Justices may oppose a party’s position more directly, as Roberts did in Mansky by citing examples from oral argument of miscalculated or erroneous answers. Rather than merely restating a party’s position, these citations often come up in hypothetical applications that the justices use to test the soundness of a particular argument. Kagan and Thomas are the two justices who followed this approach the most in their opinions. (Thomas did not ask any questions during oral arguments this term.)

Oral arguments most likely affect the justices on the margins. We may never know about all the instances when justices’ votes were swayed by the proceedings, but we can make educated guesses, as I did in Mansky, by comparing the justices’ likely and actual votes (The likely votes may be at different points in time, such as before and after oral argument.). Comparisons like these over time may shed additional light on both the justices’ uses for oral arguments and the effect these arguments have on case outcomes.

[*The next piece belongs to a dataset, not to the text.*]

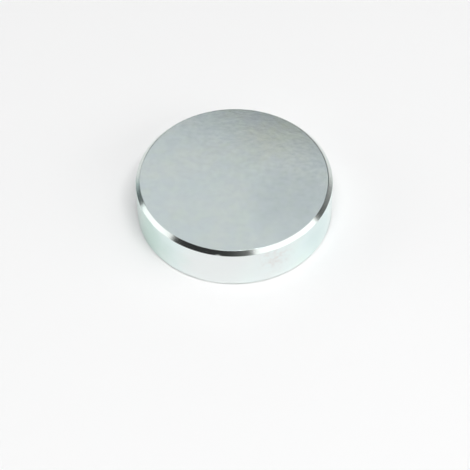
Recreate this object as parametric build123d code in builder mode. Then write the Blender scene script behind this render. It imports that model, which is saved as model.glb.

On an unrelated note: The justices have punted in multiple high-profile cases that were argued this term. These include Benisek v. Lamone and Gill v. Whitford, but also much of Masterpiece Cakeshop v. Colorado Civil Rights Commission. The Supreme Court has not been shy about remanding gerrymandering cases in the past without much substantive guidance. It even did so last term with North Carolina v. Covington. What if Roberts, the master tactician on the court, has learned the importance of cooperation from the eight-justice Scalia-less court of 2015 and 2016? For all of the court’s politically charged decisions under Roberts, the chief justice now seems to shy away from 5-4 ideologically divided decisions in politicized cases. Without a ninth justice, the court managed to avoid big decisions in highly charged cases such as Friedrichs v. California Teachers Association, Zubik v. Burwell and United States v. Texas. If Roberts prefers this outcome to ideological polarization, maybe he and to a lesser extent the other justices are choosing such compromises over highly fractured decisions. In any case, just a thought.